February 23, 2010

Call in the MythBusters!

OK, Mythbusters team: I have a myth for you to bust: people being gravely injured by flying hot-dogs.

From KSHB-TV Action News:
Coomer says Slugger tried to throw a hot dog behind his back. Instead of sailing out of Slugger’s hand, the suit says, “Slugger lost control of his throw, or was reckless with his throw, and threw the hot dog directly into Plaintiff”.
No, that's not the implausible part. This is what I want to see put to the test:
The suit says Coomer suffered a detatched retina and developed a cataract in the injured eye, and that he expects to have future medical expenses because of the injury.
That must have been some hot dog, or Slugger should probably be pitching from the mound instead of tossing snacks to fans. A hot dog weighs what, 3 ounces? Sure, there are monster dogs are maybe 4 ounces, the "quarter pound dog." But we're talking baseball park franks.

How much force does it take to create the kind of trauma associated with retinal detachment? How fast would that hot dog have to be traveling to impact with that force?

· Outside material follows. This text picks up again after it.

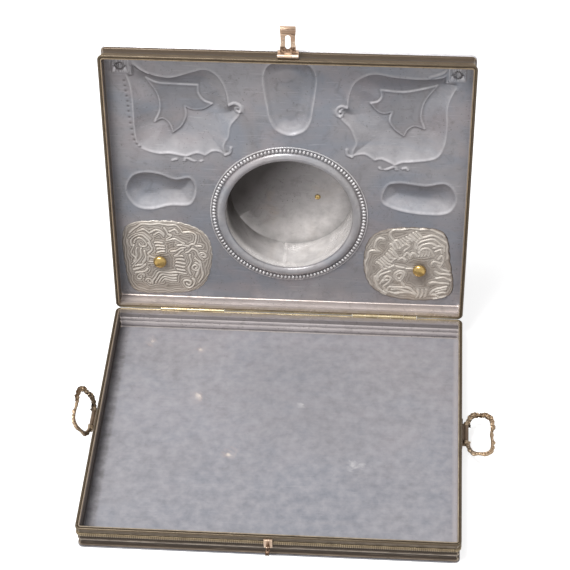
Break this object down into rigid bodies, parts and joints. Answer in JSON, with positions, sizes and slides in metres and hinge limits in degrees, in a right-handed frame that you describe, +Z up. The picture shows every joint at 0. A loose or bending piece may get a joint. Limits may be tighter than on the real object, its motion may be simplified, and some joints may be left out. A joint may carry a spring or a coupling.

Unless, of course, Slugger was
hurling something like this:

I mean, sure, if it's a 12 foot long fiberglass set piece, I could see where that could do some damage. Or that Oscar Mayer car/van thingie. But this guy says that Slugger threw it, by hand, from behind his back.

Man, if Coomer wins this suit, the Royals better have Slugger pitching next season.

When I was a kid, I'd probably have stood my little brother out in the back yard, and hurled franks at him until he was blind. But we've grown up, and my brother served in the Army and can kick my ass. Not to mention his proficiency with firearms of various sorts.

But Jaime and Adam could fire hot dogs at watermelons, or catapult them at water balloons. And then there are the variations: does a steamed hot dog hit as hard as a grilled dog? Was it actually a stale bun instead of the franfurter? Does relish affect the flight path? I see a very messy warehouse by the end of the session.

And what causes a retina to detach? Yes, trauma to the head and face is at the top of the list. No surprise there. We've seen all those medical dramas on TV. But so can extreme near-sightedness, and cataract surgery... wait, didn't the lawsuit mention the alleged victim had cataracts?

Victim has cataracts. Victim has a detached retina. Maybe this could be an episode of HOUSE. He could send the team scurrying to break into the guy's optometrist's office to see if he'd already been diagnosed with cataracts before going to the game. I can see him sneering at Cuddy; "He's SCAMMING you; he's just trying to get Major League Baseball to pay because his insurance won't cover it!" Pouring over video of the game, they find footage of the stands showing the alleged victim crushing a hot dog against his own face in all the confusion. Commercial. Confronted with the overwhelming facts, patient relents. The activist that House called in the first half of the show agrees to make Coomer a health-care crisis poster child, and an abashed Congress instills a single-payor system like the rest of the civilized world. Roll end credits.

You do know House is fiction, right?

Or maybe it was a one-in-a-million shot and that hot dog really did cause his retina to detach. Shit happens. I'd still like to see Jamie and Adam work out if it's PLAUSIBLE.

Either way, perhaps the Royals can still help the guy out: they need umpires, don't they? Coomer would be a natural!